Here was my conclusion in mid-2008:
The fact is that we used the criminal justice system as our principal enforcement approach, the approach Obama intends to reinstate, for eight years — from the bombing of the World Trade Center until the shocking destruction of that complex on 9/11. During that timeframe, while the enemy was growing stronger and attacking more audaciously, we managed to prosecute successfully less than three dozen terrorists (29 to be precise). And with a handful of exceptions, they were the lowest ranking of players.
When an elitist lawyer like Obama claims the criminal-justice system “works” against terrorists, he means it satisfies his top concern: due process [for the terrorists.]. And on that score, he’s quite right: We’ve shown we can conduct trials that are fair to the terrorists. After all, we give them lawyers paid for by the taxpayers whom they are trying to kill, mounds of our intelligence in discovery, and years upon years of pretrial proceedings, trials, appeals, and habeas corpus.
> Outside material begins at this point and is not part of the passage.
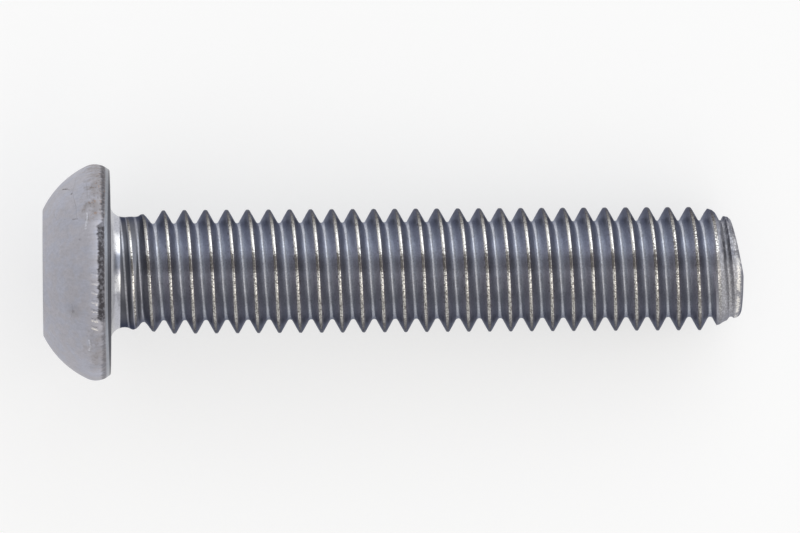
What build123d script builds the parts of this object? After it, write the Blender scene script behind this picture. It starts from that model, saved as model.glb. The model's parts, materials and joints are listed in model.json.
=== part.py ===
from build123d import *
import math
import os

# Button head socket screw, M6 by 30 mm, with a hexagon socket for a 4 mm key.
# It is forged and rolled from one piece of wire, so it is one solid. All sizes are in
# millimetres. The screw is drawn on its own axis: the bearing face under the head lies
# at Z = 0, the head hangs below it and the tip points up. Last, it is laid down the way
# it rests on a table, on the rim of its head and on the far end of its thread.

# Head, as the profile shows it
head_height = 3.19
head_diameter = 10.3
crown_flat_diameter = 5.96
crown_edge_round = 0.2
widest_level = 0.7
rim_round = 1.0
rim_turn = 26.0
bearing_edge_round = 0.15

# Hexagon socket, with a bevelled mouth and the shallow cone left by the punch
socket_across_flats = 4.0
socket_depth = 2.1
socket_corner_round = 0.1
mouth_diameter = 4.9
mouth_slope = 30.0
socket_floor_slope = 15.0

# Neck under the head, and the thread, drawn as the cylinder that its crests lie on
neck_diameter = 5.24
neck_fillet = 0.65
neck_length = 1.0
thread_diameter = 5.88
thread_start = 2.0

# Rolled tip: the crests fall away in a round, then a short band runs to the end, which is
# slanted on one side, from just past the middle
length = 30.0
point_length = 1.6
point_diameter = 4.7
end_band_length = 0.4
end_edge_round = 0.3
end_slant = 10.0
slant_offset = 0.33

head_radius = head_diameter / 2
crown_flat_radius = crown_flat_diameter / 2
mouth_radius = mouth_diameter / 2
socket_radius = socket_across_flats / 2
neck_radius = neck_diameter / 2
thread_radius = thread_diameter / 2
point_radius = point_diameter / 2
point_end = length - end_band_length
thread_end = point_end - point_length

# The rim is an arc around the head's widest ring, and the dome runs into it smoothly
rim_centre_radius = head_radius - rim_round
rim_start_radius = rim_centre_radius + rim_round * math.cos(math.radians(rim_turn))
rim_start_level = -widest_level - rim_round * math.sin(math.radians(rim_turn))
bearing_radius = rim_centre_radius + math.sqrt(rim_round**2 - widest_level**2)

crown_centre = (0, -head_height)
crown_edge = (crown_flat_radius, -head_height)
rim_start = (rim_start_radius, rim_start_level)
widest_ring = (head_radius, -widest_level)
bearing_edge = (bearing_radius, 0)
neck_corner = (neck_radius, 0)
dome_direction = (-math.sin(math.radians(rim_turn)), -math.cos(math.radians(rim_turn)))

with BuildPart() as screw:
    # Head, neck and shank, turned from one profile
    with BuildSketch(Plane.XZ) as profile:
        with BuildLine():
            Line(crown_centre, crown_edge)
            TangentArc(rim_start, crown_edge, tangent=dome_direction)
            ThreePointArc(rim_start, widest_ring, bearing_edge)
            Polyline(
                bearing_edge,
                neck_corner,
                (neck_radius, neck_length),
                (thread_radius, thread_start),
                (thread_radius, thread_end),
            )
            TangentArc((thread_radius, thread_end), (point_radius, point_end), tangent=(0, 1))
            Polyline((point_radius, point_end), (point_radius, length), (0, length), crown_centre)
        make_face()
        corners = profile.vertices()
        fillet(corners.sort_by_distance(neck_corner)[0], neck_fillet)
        fillet(corners.sort_by_distance(bearing_edge)[0], bearing_edge_round)
        fillet(corners.sort_by_distance(crown_edge)[0], crown_edge_round)
        fillet(corners.sort_by_distance((point_radius, length))[0], end_edge_round)
    revolve(axis=Axis.Z)

    # Hexagon socket, punched into the crown
    with BuildSketch(Plane.XY.offset(-head_height)) as socket:
        RegularPolygon(socket_radius, side_count=6, major_radius=False)
        fillet(socket.vertices(), socket_corner_round)
    extrude(amount=socket_depth, mode=Mode.SUBTRACT)

    # Cone at the socket's floor
    socket_floor = socket_depth - head_height
    floor_cone_depth = socket_radius * math.tan(math.radians(socket_floor_slope))
    with BuildSketch(Plane.XZ):
        with BuildLine():
            Polyline(
                (0, socket_floor),
                (socket_radius, socket_floor),
                (0, socket_floor + floor_cone_depth),
                close=True,
            )
        make_face()
    revolve(axis=Axis.Z, mode=Mode.SUBTRACT)

    # Bevel around the socket's mouth
    mouth_cone_depth = mouth_radius * math.tan(math.radians(mouth_slope))
    with BuildSketch(Plane.XZ):
        with BuildLine():
            Polyline(
                (0, -head_height),
                (mouth_radius, -head_height),
                (0, mouth_cone_depth - head_height),
                close=True,
            )
        make_face()
    revolve(axis=Axis.Z, mode=Mode.SUBTRACT)

    # Slanted side of the rolled end
    slant = math.radians(end_slant)
    slant_plane = Plane(
        origin=(0, -slant_offset, length),
        x_dir=(1, 0, 0),
        z_dir=(0, math.sin(slant), math.cos(slant)),
    )
    split(bisect_by=slant_plane, keep=Keep.BOTTOM)

# Lying on a table, the axis dips towards the tip by the angle of the line that touches
# both the rim's arc and the arc at the end of the thread
point_drop = thread_radius - point_radius
point_round = (point_length**2 + point_drop**2) / (2 * point_drop)
centres_apart = thread_end + widest_level
centres_fall = rim_centre_radius - (thread_radius - point_round)
rounds_gain = math.asin((point_round - rim_round) / math.hypot(centres_apart, centres_fall))
dip = math.degrees(math.atan2(centres_fall, centres_apart) - rounds_gain)

laid_down = (0, 90 + dip, 0)
laid_box = (Rotation(*laid_down) * screw.part).bounding_box()

with BuildPart() as resting_screw:
    with Locations((-laid_box.center().X, -laid_box.center().Y, -laid_box.min.Z)):
        add(screw.part, rotation=laid_down)

resting_screw.part.label = "screw"

os.makedirs("parts", exist_ok=True)
export_step(resting_screw.part, "parts/screw.step")

print("dip of the axis, degrees", round(dip, 3))
print("shift to the table", round(-laid_box.center().X, 3), round(-laid_box.min.Z, 3))
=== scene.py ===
# %% [markdown]
# # A button head screw on a pale table
#
# The screw is one piece of steel wire. A press upsets one end into a round head and
# punches the hexagon for the key, and two dies roll the thread on the other end. Here it
# is made in the same order: the head grows ring by ring from a disc, the socket is cut
# out of it, the thread is one tooth carried round as a screw, and the parts are bridged
# into one closed mesh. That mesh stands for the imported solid, which has the plain
# cylinder of the crests in place of the thread.

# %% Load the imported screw
import json
from math import asin, atan2, ceil, cos, degrees, hypot, pi, radians, sin, sqrt, tan

import bpy
from mathutils import Matrix, Vector


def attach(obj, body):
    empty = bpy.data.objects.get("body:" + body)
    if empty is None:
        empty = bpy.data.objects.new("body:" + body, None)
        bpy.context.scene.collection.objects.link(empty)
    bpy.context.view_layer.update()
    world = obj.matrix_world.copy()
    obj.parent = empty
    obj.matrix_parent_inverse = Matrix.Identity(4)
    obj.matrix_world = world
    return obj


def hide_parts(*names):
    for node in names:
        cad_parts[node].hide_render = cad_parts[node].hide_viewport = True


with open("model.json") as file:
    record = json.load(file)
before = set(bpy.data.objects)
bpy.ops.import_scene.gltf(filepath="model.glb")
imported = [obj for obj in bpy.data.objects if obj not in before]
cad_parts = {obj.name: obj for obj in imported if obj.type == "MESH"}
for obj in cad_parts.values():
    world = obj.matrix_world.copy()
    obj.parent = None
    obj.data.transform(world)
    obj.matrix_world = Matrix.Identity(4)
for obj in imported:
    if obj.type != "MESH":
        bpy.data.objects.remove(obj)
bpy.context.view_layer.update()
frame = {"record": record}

MM = 0.001

# %% [markdown]
# ## The sizes of the screw
#
# The screw is modelled standing on its head, on its own axis: height 0 is the bearing
# face under the head, the head lies below it and the tip points up. All these sizes are
# in millimetres and degrees, as on a drawing of an M6 by 30 screw. Working upright keeps
# every ring level, so the lying pose is one turn and one move at the end.

# %% Sizes on the drawing
HEAD_HEIGHT = 3.19
HEAD_RADIUS = 5.138
CROWN_RADIUS = 2.98
CROWN_ROUND = 0.2
WIDEST_LEVEL = -0.7
RIM_ROUND = 1.0
RIM_TURN = 26.0
CHAMFER_LEVEL = -0.27
BEARING_RADIUS = 4.86
BEARING_ROUND = 0.1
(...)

As a national-security strategy, however, and as a means of carrying out our government’s first responsibility to protect the American people, heavy reliance on criminal justice is an abysmal failure.
A successful counterterrorism strategy makes criminal prosecution a subordinate part of a much broader governmental response. Most of what is needed never happens in a courtroom. It happens in military operations against terrorist strongholds; intelligence operations in which jihadists get assassinated — without trial; intelligence collections in which we cozy up to despicable informants since only they can tell us what we need to know; and aggressive treasury actions to trace terror funds.
That is how you stop the homeland from being attacked, which is what we have done for the last seven years. And it is that from which Obama wants to move away.
Obama would bring us back to September 10th America. And September 10th is sure to be followed by September 11th.
Admittedly, that was before Obama empowered the virulently anti-American Muslim Brotherhood; made Islamic supremacists key administration advisors; blinded our national security agents by purging Islamic-supremacist ideology from training materials; colluded with Islamic-supremacist countries to restrict American free speech rights; tried to give civilian trials to enemy-combatant terrorists responsible for mass-murdering Americans; imported enemy-combatant jihadists for civilian trials despite congressional proscriptions; waged an unauthorized war in Libya that enabled our enemies to kill American officials and besiege North Africa and the Middle East; negotiated with Iran-backed terrorists in trading jihadist leaders for the remains of British casualties; negotiated with Taliban terrorists in trading jihadist commanders for a deserter; assured Iran’s acquisition of nuclear arms; issued visas to terrorist operatives for consultations on American foreign policy; sided with Hamas during its latest war of aggression against Israel; and declined to acknowledge that the jihadist mass-murder of 13 American soldiers at Fort Hood was a terrorist attack.
But I still think it holds up fairly well.